Eustace fitz John was remembered as a great monastic patron. He patronised Gloucester Abbey, a Benedictine house, as well as the Augustinian Priory of Bridlington. In 1147, he founded his own abbey, Alnwick Abbey, as a daughter-house of England's first Premonstratensian monastery, Newhouse Abbey in Lincolnshire. Two years later, Eustace turned his favours to the order of Gilbert of Sempringham, in 1150 founding a Gilbertine priory at Malton in Yorkshire and another priory (with a nunnery) at Watton (also Yorkshire) around the same time. Later tradition held that Eustace founded these houses in penance for fighting alongside the Scots, but there is no original evidence for this.

He founded Watton, scene of Ailred of Rievaulx's De Sanctimoniali de Wattun, jointly with a William Fossard. Eustace's patronage of the Gilbertines was probably influenced by William, Earl of York and Henry Murdac, Archbishop of York. Eustace witnessed two of Earl William's charters between 1150 and 1153, and obtained land from him. Eustace's name appears on coins minted at York, a city under the control of the earl.
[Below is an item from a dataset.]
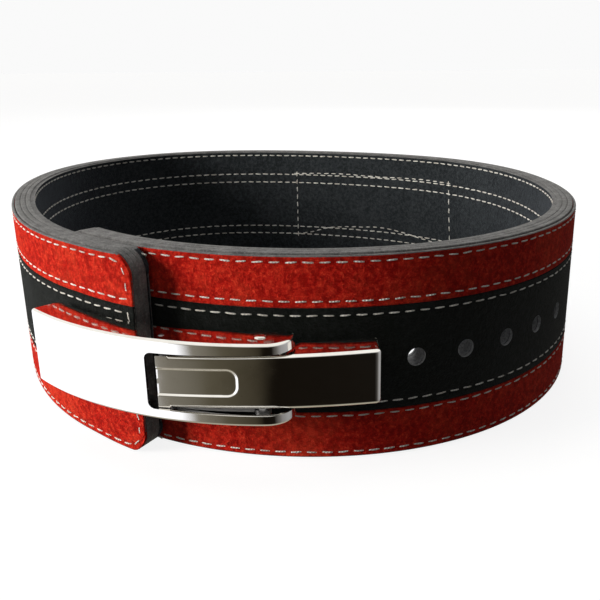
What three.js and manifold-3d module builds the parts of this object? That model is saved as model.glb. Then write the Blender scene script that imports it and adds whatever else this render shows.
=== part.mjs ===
// A weightlifting belt with a lever buckle, standing on its edge.
// A thick leather strap is bent once round and lapped at the front. Its outer face is covered by
// three bands of suede, its inner face by one lining. The buckle is a polished lever that turns on
// a base plate and pulls a hook plate, whose two prongs sit in two of the strap's punched holes.
// Units are millimetres, +Z is up, and the buckle faces -Y.

import * as THREE from 'three';
import { mergeVertices } from 'three/addons/utils/BufferGeometryUtils.js';
import Module from 'manifold-3d';

const wasm = await Module();
wasm.setup();

// Gaps between neighbouring pieces
const GAP = 0.3;

// Strap
const STRAP_WIDTH = 100;
const CORE_THICKNESS = 8.8;
const SUEDE_THICKNESS = 1.6;
const UPPER_BAND_WIDTH = 25;
const LOWER_BAND_WIDTH = 24;
const FLOOR_INSET = 0.8;
const END_CORNER = 12;
const STRAP_THICKNESS = CORE_THICKNESS + 2 * (SUEDE_THICKNESS + GAP);

// Loop seen from above: the mean radius of the outer face and how it leaves a circle
const LOOP_RADIUS = 184;
const LOOP_WAVES = [
  { lobes: 2, share: 0.085, direction: -52 },
  { lobes: 3, share: 0.032, direction: 22 },
  { lobes: 4, share: 0.016, direction: -46 },
];
const LAP_GAP = 0.5;
const LAP_START_ANGLE = 450;
const LAP_FULL_ANGLE = 555;
const END_LIFT = 2;
const END_LIFT_LENGTH = 40;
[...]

Several sources, including Roger of Howden, report that Eustace had only one eye; however, this is likely to be a reference to his father, John "Monoculus" FitzRichard.

==Marriage and issue==
Eustace fitz John married twice. His first wife was Beatrix de Vesci, daughter and heiress of Ivo de Vesci, and they had one known son;
- William de Vesci (d. 1184), married Burga, daughter of Robert III de Stuteville, and had issue. William was the sheriff of Northumberland between 1157 and 1170, and would become the ancestor of the Northumberland de Vescy family.
Beatrix is recorded to have died in childbirth.
Eustace married, secondly, Agnes de Halton, daughter of William fitz Nigel. He inherited the barony of Halton through this marriage. They had two known sons;
- Richard fitz Eustace (d.c. 1163), married Aubrey de Lisours, daughter of Robert de Lisours by Aubrey, sister of Ilbert II de Lacy (another baron captured by Earl Ranulf at the Battle of Lincoln), and had issue. He became ancestor of a second line of de Lacys.
- Geoffrey fitz Eustace, named as his son in a charter of Watton Priory.